The arrival of the fibre optic cable brought with it promises of faster more reliable internet -- the days of slow speeds and hours wasted staring at computer screens waiting for emails to download were gone.
Africa's internet connectivity through satellite is now almost a thing of the past as new terrestrial and submarine cables connect the continent to the rest of he world. Sub-Saharan Africa alone has nine submarine cables, with a total capacity of 22 terabytes, the volume of traffic that can be transmitted by optic fibre cables.

According to Aidian Baigrie from Seacom -- a company which builds and operates submarine fibre optic cables, connecting communication carriers in South and East Africa, undersea cables means internet is getting cheaper and usage is set to grow even faster.

"Three years ago, the pricing was vastly different to what is it is today. To give an example, in Africa the cost of a megabyte in some of the more advanced countries or for 10 megabytes was about a dollar and half. What we are seeing today to get 10 megabytes is probably an equivalent of 20 US cents, so we have seen huge and vast change in pricing over the last three years, and that is reflected in these massive growth in subscriber numbers. We are expecting about 150 million more internet users in Africa to come on in the next three years," he said.

Numerous studies have identified cheap and quick internet as a factor that can boost a country's economic growth. A 10 percent rise in broadband penetration is linked to a 1.3 percent increase in economic growth, according to the World Bank.

Small internet based businesses are also feeling the positive effects of speedy and affordable connectivity.

Keabetswe Modise owns a graphic design company that operates in South Africa's commercial capital Johannesburg.

"It is cheap and it's reliable and your documents get kept there, so you cannot loose your documents, if you misplace or something happens to your system or you have to repair or reformat your system, you know that you got your information backed up in emails," he said.

Duncan McLeod, an internet and innovations expert says that massive investment and focus on growing the infrastructure is still needed for even better access to broadband, but South Africa, the continent's biggest economy is steps ahead from other parts of Africa.

An international survey done this year put South Africa along with France, Canada, Australia, Poland, and Belgium, with about 75 percent of people banking online.

"There is a massive over-investment in undersea cables, we have eight or ten of these things coming down our shoreline, more investments are coming.
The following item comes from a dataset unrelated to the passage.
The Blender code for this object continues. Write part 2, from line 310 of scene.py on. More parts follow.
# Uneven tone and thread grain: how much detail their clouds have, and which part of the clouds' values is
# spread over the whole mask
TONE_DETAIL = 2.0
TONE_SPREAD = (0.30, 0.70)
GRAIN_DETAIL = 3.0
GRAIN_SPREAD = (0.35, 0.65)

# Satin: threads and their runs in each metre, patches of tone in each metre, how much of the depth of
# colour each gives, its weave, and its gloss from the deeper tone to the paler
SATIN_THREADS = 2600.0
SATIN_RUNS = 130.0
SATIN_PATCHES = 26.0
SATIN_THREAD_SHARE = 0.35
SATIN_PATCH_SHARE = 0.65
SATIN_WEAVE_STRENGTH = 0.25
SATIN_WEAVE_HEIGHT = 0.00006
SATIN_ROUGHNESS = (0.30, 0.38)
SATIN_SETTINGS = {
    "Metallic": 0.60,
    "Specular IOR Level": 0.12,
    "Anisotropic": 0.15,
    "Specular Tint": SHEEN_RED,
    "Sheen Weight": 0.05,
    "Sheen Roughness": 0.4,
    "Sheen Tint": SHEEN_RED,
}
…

The other day we heard about BRICS cables to link Brazil, Russia, India, China and South Africa to the US, there is also WACS cable across Atlantic ocean which is going to bring massive amounts of capacity in the next two years. There are other projects between here and Brazil and the US, so I think the under sea cables infrastructure leg which was big impediment before the first domino that really that had fall, has fallen and now we need to see much more investment in terrestrial fibre networks which is starting to happen certainly in South Africa," he said.
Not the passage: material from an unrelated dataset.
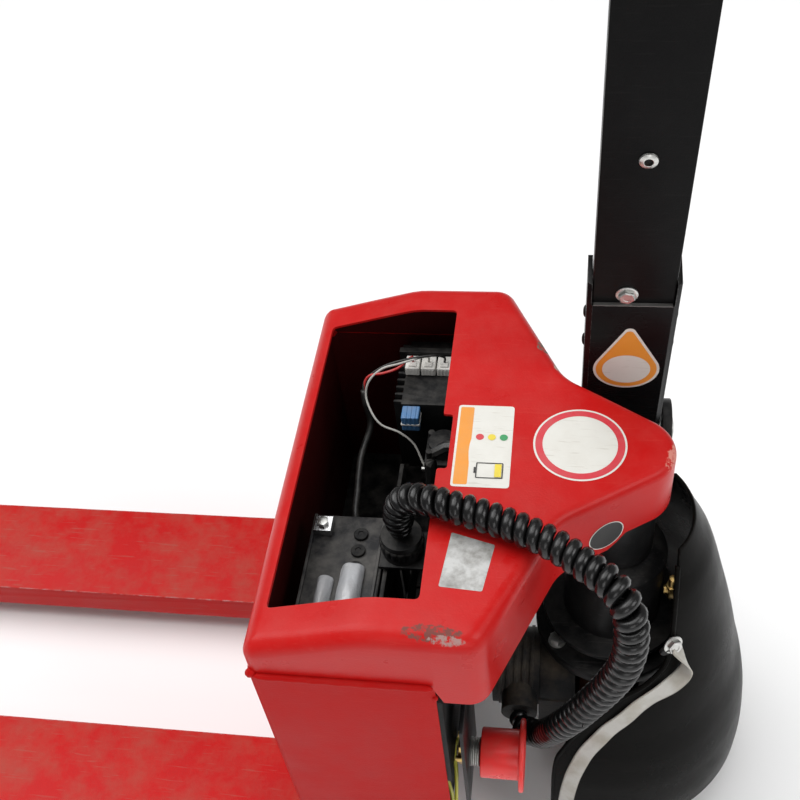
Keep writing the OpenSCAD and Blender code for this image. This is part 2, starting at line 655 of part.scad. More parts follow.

But the reality is, as providers spend more on growing the infrastructure, the costs are expected to be passed on to consumers, making access prohibitively expensive for small start ups as well as various countries where the cables have yet to arrive.
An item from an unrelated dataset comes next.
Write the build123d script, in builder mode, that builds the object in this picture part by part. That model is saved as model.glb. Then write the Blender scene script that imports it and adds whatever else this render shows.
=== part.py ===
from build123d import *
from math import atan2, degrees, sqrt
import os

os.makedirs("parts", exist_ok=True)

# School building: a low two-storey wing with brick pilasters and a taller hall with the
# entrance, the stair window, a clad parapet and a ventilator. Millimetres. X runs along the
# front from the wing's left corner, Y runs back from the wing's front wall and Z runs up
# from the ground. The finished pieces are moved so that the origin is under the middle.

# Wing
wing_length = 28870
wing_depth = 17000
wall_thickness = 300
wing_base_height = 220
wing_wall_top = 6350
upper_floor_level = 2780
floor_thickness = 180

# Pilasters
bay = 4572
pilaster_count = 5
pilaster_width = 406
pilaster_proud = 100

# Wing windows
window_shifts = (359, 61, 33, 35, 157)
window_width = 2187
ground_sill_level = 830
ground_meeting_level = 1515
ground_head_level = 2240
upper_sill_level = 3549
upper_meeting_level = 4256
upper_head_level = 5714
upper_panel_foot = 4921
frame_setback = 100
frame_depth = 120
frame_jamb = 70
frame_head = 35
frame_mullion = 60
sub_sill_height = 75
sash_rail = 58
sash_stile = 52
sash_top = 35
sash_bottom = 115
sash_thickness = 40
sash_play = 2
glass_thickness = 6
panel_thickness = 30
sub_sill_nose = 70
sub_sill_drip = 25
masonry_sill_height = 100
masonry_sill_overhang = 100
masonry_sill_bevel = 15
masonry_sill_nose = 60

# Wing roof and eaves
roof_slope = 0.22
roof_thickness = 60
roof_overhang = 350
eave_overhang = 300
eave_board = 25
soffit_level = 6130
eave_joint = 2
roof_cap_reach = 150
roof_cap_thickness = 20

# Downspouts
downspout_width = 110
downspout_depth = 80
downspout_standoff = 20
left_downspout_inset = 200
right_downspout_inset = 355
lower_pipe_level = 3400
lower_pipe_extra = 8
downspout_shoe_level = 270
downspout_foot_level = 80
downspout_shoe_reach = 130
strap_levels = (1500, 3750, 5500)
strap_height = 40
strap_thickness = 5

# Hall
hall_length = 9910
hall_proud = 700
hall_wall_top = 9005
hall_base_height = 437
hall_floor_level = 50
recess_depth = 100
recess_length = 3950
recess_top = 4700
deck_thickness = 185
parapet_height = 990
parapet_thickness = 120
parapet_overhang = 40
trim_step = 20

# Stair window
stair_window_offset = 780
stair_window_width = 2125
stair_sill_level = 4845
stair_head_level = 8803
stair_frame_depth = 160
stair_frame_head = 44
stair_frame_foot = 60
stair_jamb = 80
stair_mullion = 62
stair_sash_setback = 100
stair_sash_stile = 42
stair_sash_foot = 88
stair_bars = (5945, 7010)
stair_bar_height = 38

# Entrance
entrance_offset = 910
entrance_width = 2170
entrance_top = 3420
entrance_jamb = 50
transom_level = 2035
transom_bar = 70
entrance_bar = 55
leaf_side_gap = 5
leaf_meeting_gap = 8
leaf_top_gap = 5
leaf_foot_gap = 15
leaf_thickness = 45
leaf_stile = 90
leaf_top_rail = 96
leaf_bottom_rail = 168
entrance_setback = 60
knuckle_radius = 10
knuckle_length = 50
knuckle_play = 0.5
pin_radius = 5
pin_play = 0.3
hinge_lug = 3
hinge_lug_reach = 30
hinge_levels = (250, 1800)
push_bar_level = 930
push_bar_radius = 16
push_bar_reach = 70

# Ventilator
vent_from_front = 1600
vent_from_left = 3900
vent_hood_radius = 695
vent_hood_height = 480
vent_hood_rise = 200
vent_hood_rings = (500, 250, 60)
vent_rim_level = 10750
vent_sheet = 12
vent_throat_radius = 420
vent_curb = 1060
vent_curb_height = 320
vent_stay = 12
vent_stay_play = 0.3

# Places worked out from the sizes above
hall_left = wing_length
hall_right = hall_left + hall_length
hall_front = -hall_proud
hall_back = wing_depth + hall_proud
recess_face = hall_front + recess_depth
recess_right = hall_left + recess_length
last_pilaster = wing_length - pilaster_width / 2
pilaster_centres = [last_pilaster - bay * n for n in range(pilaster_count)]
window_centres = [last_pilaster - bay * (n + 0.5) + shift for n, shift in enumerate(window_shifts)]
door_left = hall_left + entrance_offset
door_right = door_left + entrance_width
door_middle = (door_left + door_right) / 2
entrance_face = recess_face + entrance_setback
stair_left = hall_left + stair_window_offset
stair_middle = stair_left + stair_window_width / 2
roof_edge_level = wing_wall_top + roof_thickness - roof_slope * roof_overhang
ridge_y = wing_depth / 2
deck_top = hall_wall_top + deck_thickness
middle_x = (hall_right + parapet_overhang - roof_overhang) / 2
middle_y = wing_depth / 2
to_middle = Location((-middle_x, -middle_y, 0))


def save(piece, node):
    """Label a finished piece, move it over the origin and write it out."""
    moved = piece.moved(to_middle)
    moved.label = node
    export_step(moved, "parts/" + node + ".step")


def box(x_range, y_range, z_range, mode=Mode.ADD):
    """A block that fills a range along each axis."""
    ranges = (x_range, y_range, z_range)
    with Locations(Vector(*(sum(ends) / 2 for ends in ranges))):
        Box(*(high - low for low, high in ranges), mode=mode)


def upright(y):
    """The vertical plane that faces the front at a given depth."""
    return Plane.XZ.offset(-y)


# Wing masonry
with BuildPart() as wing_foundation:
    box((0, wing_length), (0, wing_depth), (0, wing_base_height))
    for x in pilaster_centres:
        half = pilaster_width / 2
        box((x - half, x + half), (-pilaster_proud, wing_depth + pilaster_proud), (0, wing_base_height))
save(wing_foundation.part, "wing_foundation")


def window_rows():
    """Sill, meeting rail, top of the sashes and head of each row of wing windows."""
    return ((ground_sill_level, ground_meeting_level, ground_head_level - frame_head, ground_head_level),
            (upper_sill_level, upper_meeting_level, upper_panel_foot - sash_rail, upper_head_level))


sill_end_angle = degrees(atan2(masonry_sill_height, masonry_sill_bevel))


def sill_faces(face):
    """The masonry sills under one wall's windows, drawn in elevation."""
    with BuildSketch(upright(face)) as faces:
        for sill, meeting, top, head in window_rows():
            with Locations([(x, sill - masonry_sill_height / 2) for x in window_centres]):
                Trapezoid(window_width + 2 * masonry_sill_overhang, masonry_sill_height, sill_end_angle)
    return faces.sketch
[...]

"Unfortunately what we see often in the market service providers don't want to give up very healthy margins that they are enjoying. So in the past for example the excuse they gave for not bringing down the cost of bandwidth was that international bandwidth was so expensive, with the undersea cables the cost of international bandwidths has plummeted, but now the excuse is "oh no it was not the international bandwidth, it was the cost of local infrastructure. So the local a access cost and infrastructure cost it is actually what it dictates cost of our bandwidth, so we can only bring it down so much or we can't bring it down at all," said Arthur Goldstuck a technology consultant in Johannesburg.

Meanwhile, Africa's limited internet infrastructure means that mobile phones are becoming the point of entry for high-speed Internet.

Industry giants such as South African group MTN, Indian operator Bharti Airtel and France Telecom's Orange unit, as well as smaller firms like South Africa's unlisted Cell C, are ramping up investments to win the new battleground of high-speed internet via mobile phones.

Kenya's mobile service provider, Safaricom expects a surge in demand for data services in the east African nation of 40 million people, thanks to an explosion of Internet-ready, hand-held devices, and an increase in the number of relevant applications and content.

In Nigeria, the number of people with internet access could triple over the next two years, mirroring the explosion in mobile phone usage in Africa's most populous nation.

But Goldstuck says the growth in mobile internet availability comes at the cost of quality.

"In South Africa, the price of broadband has been very stubborn in terms of not coming down fast enough. In East Africa particularly Kenya, we have seen dramatic drops in pricing especially in the mobile broadband, but the problem with that, is that the quality of broadband often is not the greatest, so there is compromise between cost and quality,"he said.

According to the International Telecommunication Union last year, at least seven African countries were still wholly dependent on satellite Internet.

With Sierra Leone and Liberia recently welcoming the undersea ACE (Africa Coast to Europe) the Central African Republic, Chad, the Democratic Republic of Congo, Eritrea, Guinea, Liberia, São Tomé and Príncipe and the Seychelles all lack fibre optic connections to the wider world.